Junta militer Myanmar membuat akun-akun palsu di ruang media sosial untuk melawan kelompok-kelompok antikudeta dan junta. Ratusan tentara dikerahkan untuk menyebarkan doktrin dan pesan junta militer.
Oleh
Luki Aulia
·5 menit baca
Konflik Myanmar rupanya tidak hanya terjadi di jalanan, tetapi juga sampai ke ruang-ruang media sosial. Bahkan, lebih riuh karena saling serang dan cela antar-netizen. Untuk menutupi identitas aslinya, rupanya junta militer malah memakai akun palsu untuk mencela lawan dan menyebarkan doktrin mereka saat menggulingkan kekuasaan.
Alasan yang disebar ialah demi menyelamatkan bangsa dari kecurangan pemilu. Untuk melancarkan misinya, junta militer memakai akun-akun palsu. Langkah itu dipilih karena media sosial terbesar di Myanmar, Facebook, memblokir akses junta pascakudeta 1 Februari 2021.

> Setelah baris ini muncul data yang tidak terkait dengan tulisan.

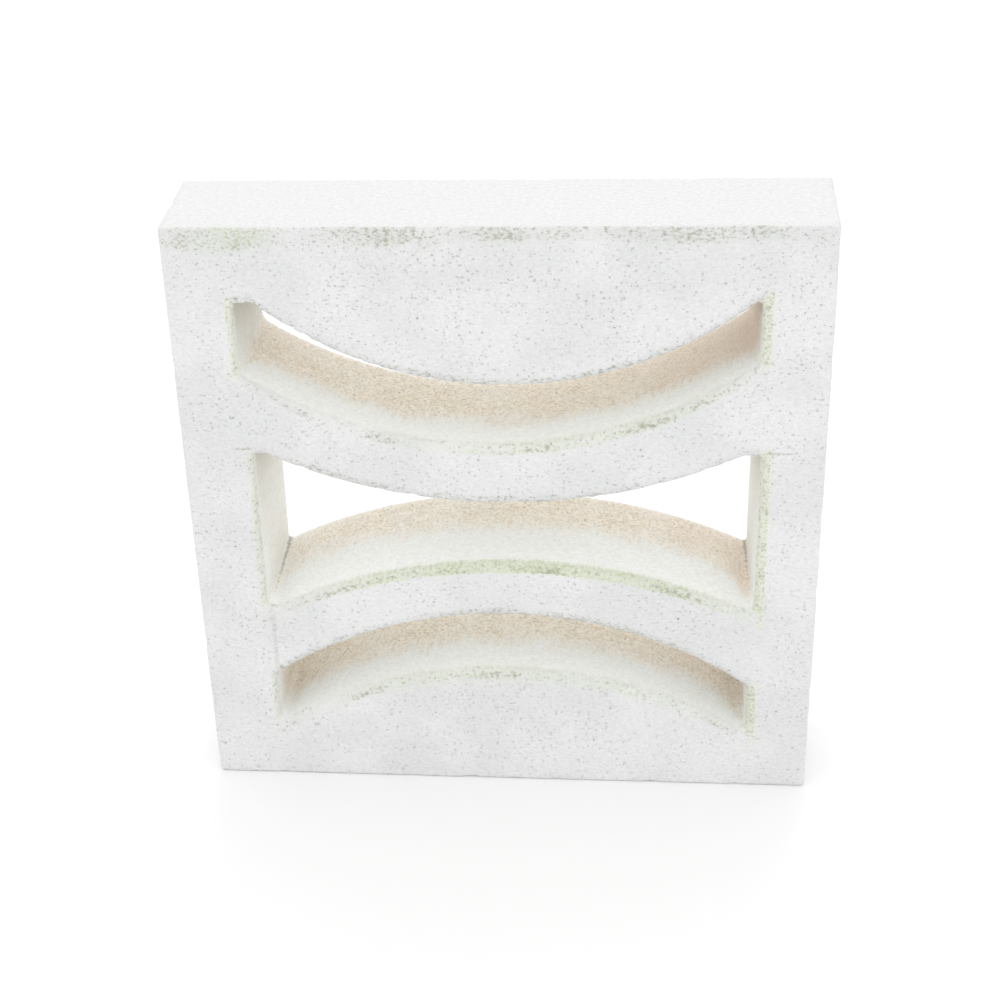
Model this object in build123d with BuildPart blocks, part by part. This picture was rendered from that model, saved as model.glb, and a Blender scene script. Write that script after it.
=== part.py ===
from build123d import *
from math import cos, pi, sin
import os

os.makedirs("parts", exist_ok=True)

# A square cast concrete screen block. It stands on its lower edge, with the
# origin in the middle of the underside, the decorated face towards -Y and
# +Z up. Heights are measured from the underside.
width = 400.0
height = 400.0
depth = 80.0
arris = 2.0

# The rounded rim where each opening meets the decorated face: how far it spreads
# at the floor, the ceiling and the two side walls, and how deep it reaches.
rim_floor = 6.5
rim_ceiling = 5.0
rim_left = 3.5
rim_right = 5.5
rim_depth = 6.0
rim_steps = 4

# The mould draft behind the rim: how much further in the ceiling and the side
# walls stand at the back face. Each floor has its own.
draft_ceiling = 3.0
draft_side = 2.5

# The corners tighten from the decorated face inwards. These are their radii at
# the inner end of the rim and at the back, as shares of those on the face.
rim_corner_share = 0.5
back_corner_share = 0.25

# Upper opening, bowed downwards. The crown is the lowest point of an arc. Its
# ceiling runs level for a short way at both walls.
upper_left = -163.0
upper_right = 163.0
upper_ceiling_crown = 301.0
upper_ceiling_radius = 236.0
upper_ceiling_middle = 3.0
upper_level_left = 16.0
upper_level_right = 12.0
upper_floor_crown = 250.5
upper_floor_radius = 271.0
upper_floor_middle = -7.0
upper_floor_draft = 4.0
upper_ceiling_corner = 3.0
upper_floor_corner = 12.0

# Middle opening, narrow in the middle and flared to both ends, its ceiling level
# at both walls too.
middle_left = -158.5
middle_right = 166.0
middle_ceiling_crown = 219.0
middle_ceiling_radius = 341.0
middle_ceiling_middle = 0.0
middle_level_left = 11.0
middle_level_right = 15.5
middle_floor_crown = 165.5
middle_floor_radius = 348.0
middle_floor_middle = 5.5
middle_floor_draft = 7.5
middle_ceiling_corner = 3.5
middle_floor_corner = 9.0

# Lower opening, bowed upwards. The crown is the highest point of an arc.
lower_left = -157.0
lower_right = 164.0
lower_ceiling_crown = 136.0
lower_ceiling_radius = 262.0
lower_ceiling_middle = 1.5
lower_floor_crown = 83.5
lower_floor_radius = 281.0
lower_floor_middle = 2.5
lower_floor_draft = 6.0
lower_ceiling_corner = 9.0
lower_floor_corner = 7.0

# Which way an arc bends away from its crown.
dip = 1.0
hump = -1.0


def arc_height(x, middle, crown, radius, bow):
    """Height at x of a circular arc with its crown at the given middle and height."""
    return crown + bow * (radius - (radius ** 2 - (x - middle) ** 2) ** 0.5)


def outline(plane, sides, ceiling, floor, level, corners, inset, corner_share):
    """The outline of one opening on a plane, its four sides moved inwards by the inset."""
    in_floor, in_ceiling, in_left, in_right = inset
    x0 = sides[0] + in_left
    x1 = sides[1] - in_right
    middle, crown, radius, bow = ceiling
    top = (middle, crown - in_ceiling, radius, bow)
    middle, crown, radius, bow = floor
    low = (middle, crown + in_floor, radius, bow)
    arc_left = sides[0] + level[0] if level else x0
    arc_right = sides[1] - level[1] if level else x1
    top_left = (x0, arc_height(arc_left, *top))
    top_right = (x1, arc_height(arc_right, *top))
    low_left = (x0, arc_height(x0, *low))
    low_right = (x1, arc_height(x1, *low))
    with BuildSketch(plane) as drawn:
        with BuildLine():
            Line(top_left, low_left)
            ThreePointArc(low_left, (low[0], low[1]), low_right)
            Line(low_right, top_right)
            if level:
                Line(top_right, (arc_right, top_right[1]))
                Line((arc_left, top_left[1]), top_left)
            ThreePointArc((arc_right, top_right[1]), (top[0], top[1]), (arc_left, top_left[1]))
        make_face()
        for point, corner in (
            (top_left, corners[0]),
            (top_right, corners[0]),
            (low_left, corners[1]),
            (low_right, corners[1]),
        ):
            fillet(drawn.vertices().sort_by_distance((point[0], point[1], 0))[0], corner * corner_share)
    return drawn.sketch


def rim_section(shape, turn):
    """The opening's outline on its rim, a quarter ellipse that turns from the face into the opening."""
    inset = [spread * sin(turn) for spread in (rim_floor, rim_ceiling, rim_left, rim_right)]
    plane = Plane.XZ.offset(depth / 2 - rim_depth * (1 - cos(turn)))
    return outline(plane, *shape, inset, 1 - (1 - rim_corner_share) * sin(turn))


def back_section(shape, floor_draft):
    """The opening's outline on the back face."""
    inset = (
        rim_floor + floor_draft,
        rim_ceiling + draft_ceiling,
        rim_left + draft_side,
        rim_right + draft_side,
    )
    return outline(Plane.XZ.offset(-depth / 2), *shape, inset, back_corner_share)


upper = (
    (upper_left, upper_right),
    (upper_ceiling_middle, upper_ceiling_crown, upper_ceiling_radius, dip),
    (upper_floor_middle, upper_floor_crown, upper_floor_radius, dip),
    (upper_level_left, upper_level_right),
    (upper_ceiling_corner, upper_floor_corner),
)
middle = (
    (middle_left, middle_right),
    (middle_ceiling_middle, middle_ceiling_crown, middle_ceiling_radius, dip),
    (middle_floor_middle, middle_floor_crown, middle_floor_radius, hump),
    (middle_level_left, middle_level_right),
    (middle_ceiling_corner, middle_floor_corner),
)
lower = (
    (lower_left, lower_right),
    (lower_ceiling_middle, lower_ceiling_crown, lower_ceiling_radius, hump),
    (lower_floor_middle, lower_floor_crown, lower_floor_radius, hump),
    None,
    (lower_ceiling_corner, lower_floor_corner),
)

with BuildPart() as screen_block:
    with BuildSketch(Plane.XY):
        Rectangle(width, depth)
    extrude(amount=height)
    fillet(screen_block.edges(), arris)
    for shape, floor_draft in ((upper, upper_floor_draft), (middle, middle_floor_draft), (lower, lower_floor_draft)):
        rim = [rim_section(shape, pi / 2 * step / rim_steps) for step in range(rim_steps + 1)]
        loft(sections=rim, ruled=True, mode=Mode.SUBTRACT)
        loft(sections=[rim[-1], back_section(shape, floor_draft)], ruled=True, mode=Mode.SUBTRACT)

screen_block.part.label = "screen_block"
export_step(screen_block.part, "parts/screen_block.step")
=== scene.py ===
"""A weathered cast concrete screen block with three arced openings, on a pale studio floor."""

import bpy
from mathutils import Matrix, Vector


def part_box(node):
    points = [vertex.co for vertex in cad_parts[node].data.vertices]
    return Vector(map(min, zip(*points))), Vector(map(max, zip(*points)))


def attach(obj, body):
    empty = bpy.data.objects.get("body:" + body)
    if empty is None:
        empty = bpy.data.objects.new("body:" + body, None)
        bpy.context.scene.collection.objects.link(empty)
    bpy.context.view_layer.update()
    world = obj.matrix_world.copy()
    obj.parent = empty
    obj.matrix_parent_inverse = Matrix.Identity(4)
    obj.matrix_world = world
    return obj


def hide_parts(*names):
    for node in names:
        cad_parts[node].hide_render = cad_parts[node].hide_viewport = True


bl_info = {
    "name": "Weathered Screen Block",
    "version": (1, 0, 0),
    "blender": (4, 5, 0),
    "location": "3D View > Sidebar > Screen Block",
    "description": "Casts a weathered concrete screen block and sets up a plain studio round it",
    "category": "Object",
}

from functools import partialmethod
from itertools import product
from math import cos, hypot, pi, radians, sin, sqrt
from typing import NamedTuple

import bpy
import numpy as np
from bpy.props import FloatProperty, FloatVectorProperty, IntProperty, PointerProperty

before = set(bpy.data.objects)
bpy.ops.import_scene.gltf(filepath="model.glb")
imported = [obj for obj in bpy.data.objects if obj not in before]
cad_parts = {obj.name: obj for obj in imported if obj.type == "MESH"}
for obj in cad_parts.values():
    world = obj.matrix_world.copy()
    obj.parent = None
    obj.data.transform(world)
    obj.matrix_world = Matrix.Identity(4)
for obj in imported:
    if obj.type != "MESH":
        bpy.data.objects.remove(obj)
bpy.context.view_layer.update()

NODE = "screen_block"
MM = 0.001

# The ways an arc can bend from its crown, and the sides of an opening that its material lies on.
DIP, HUMP = 1.0, -1.0
CEILING, FLOOR = 1.0, -1.0
LEFT, RIGHT = 1.0, -1.0

# Steps in half a corner, in a floor's or ceiling's arc, in a rim and in an outer edge, and the fewest rows
# of a band of the face.
HALF_CORNER_STEPS = 12
ARC_STEPS = 240
RIM_ROWS = 6
ARRIS_ROWS = 3
LEAST_ROWS = 8


# Properties


def length(name, description, default):
    """A length in metres that the user may change."""
    return FloatProperty(name=name, description=description, default=default, unit="LENGTH")


def lengths(name, description, default):
    """Several lengths in metres that belong together."""
    return FloatVectorProperty(
        name=name, description=description, default=default, size=len(default), unit="LENGTH", precision=4
    )


def shares(name, description, default):
    """Several lengths given as shares of another."""
    return FloatVectorProperty(
        name=name, description=description, default=default, size=len(default), min=0.05, max=1.0
    )


def amount(name, description, default, unit="NONE"):
    """A strength, power or number that isn't negative."""
    return FloatProperty(name=name, description=description, default=default, min=0.0, unit=unit)


def divisions_of(name, description, default, least):
    """How many parts a length is divided into."""
    return IntProperty(name=name, description=description, default=default, min=least)


def colour(name, description, default):
    """A linear colour."""
    return FloatVectorProperty(
        name=name, description=description, default=(*default, 1.0), size=4, min=0.0, max=1.0, subtype="COLOR"
    )


def opening_sizes(walls, ceiling, level, floor, draft, corners, inner_corners):
    """The properties of one opening, with its own sizes as defaults. They hold where the opening meets the
    decorated face."""
    return {
        "walls": lengths("Walls", "Left and right wall", walls),
        "ceiling": lengths("Ceiling", "Middle, crown height and radius of the upper arc", ceiling),
        "level": lengths("Level ends", "Level run of the ceiling at the left and right wall", level),
        "floor": lengths("Floor", "Middle, crown height and radius of the lower arc", floor),
        "draft": length("Floor draft", "How much higher the floor stands at the back", draft),
        "corners": lengths("Corners", "Radius of the upper and of the lower corners", corners),
        "inner_corners": shares(
            "Inner corners", "Corner radii behind the rim and at the back", inner_corners
        ),
    }


class UpperOpening(bpy.types.PropertyGroup):
    """The upper opening, bowed downwards."""

    __annotations__ = opening_sizes(
        walls=(-0.163, 0.163), ceiling=(0.003, 0.301, 0.236), level=(0.016, 0.006),
        floor=(-0.007, 0.2505, 0.271), draft=0.004, corners=(0.003, 0.012), inner_corners=(1.0, 0.8),
    )


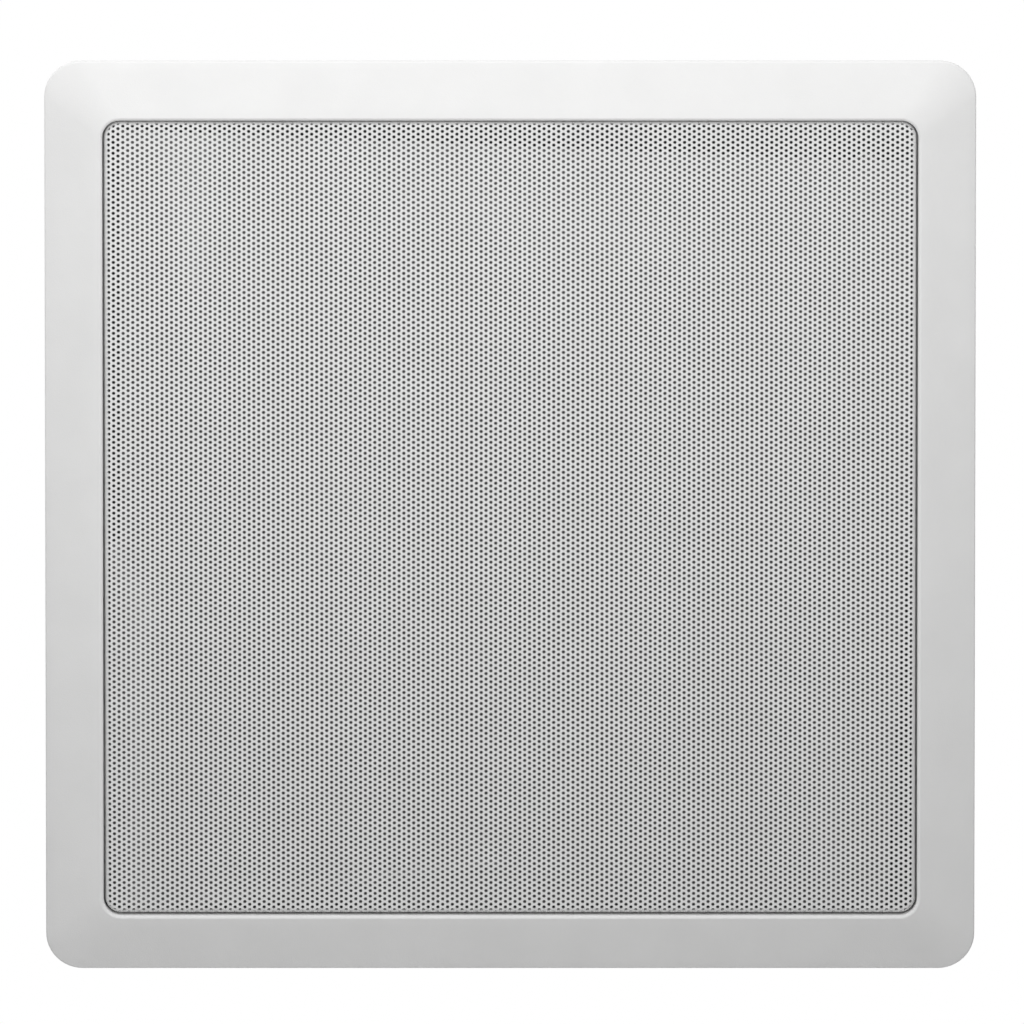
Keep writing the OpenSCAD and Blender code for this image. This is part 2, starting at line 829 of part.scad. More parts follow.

Untuk mengoperasikan akun-akun palsu itu, junta militer mengerahkan ribuan tentara yang menjalankan misi ”perang informasi”. Informasi mengenai keberadaan akun palsu yang dioperasikan tentara-tentara ini berasal dari keterangan delapan ahli teknologi informasi dan empat tentara yang tak mau disebutkan namanya.
Misi media sosial dari junta militer ini bagian dari operasi propaganda militer yang lebih luas. Junta militer menghendaki agar sikap dan pandangan-pandangannya bisa disebarkan ke seluruh rakyat. Selain itu, mereka juga memantau siapa saja di dunia maya yang terdeteksi melawan junta militer. Orang-orang yang dituding melawan junta militer dipanggil pengkhianat di media sosial.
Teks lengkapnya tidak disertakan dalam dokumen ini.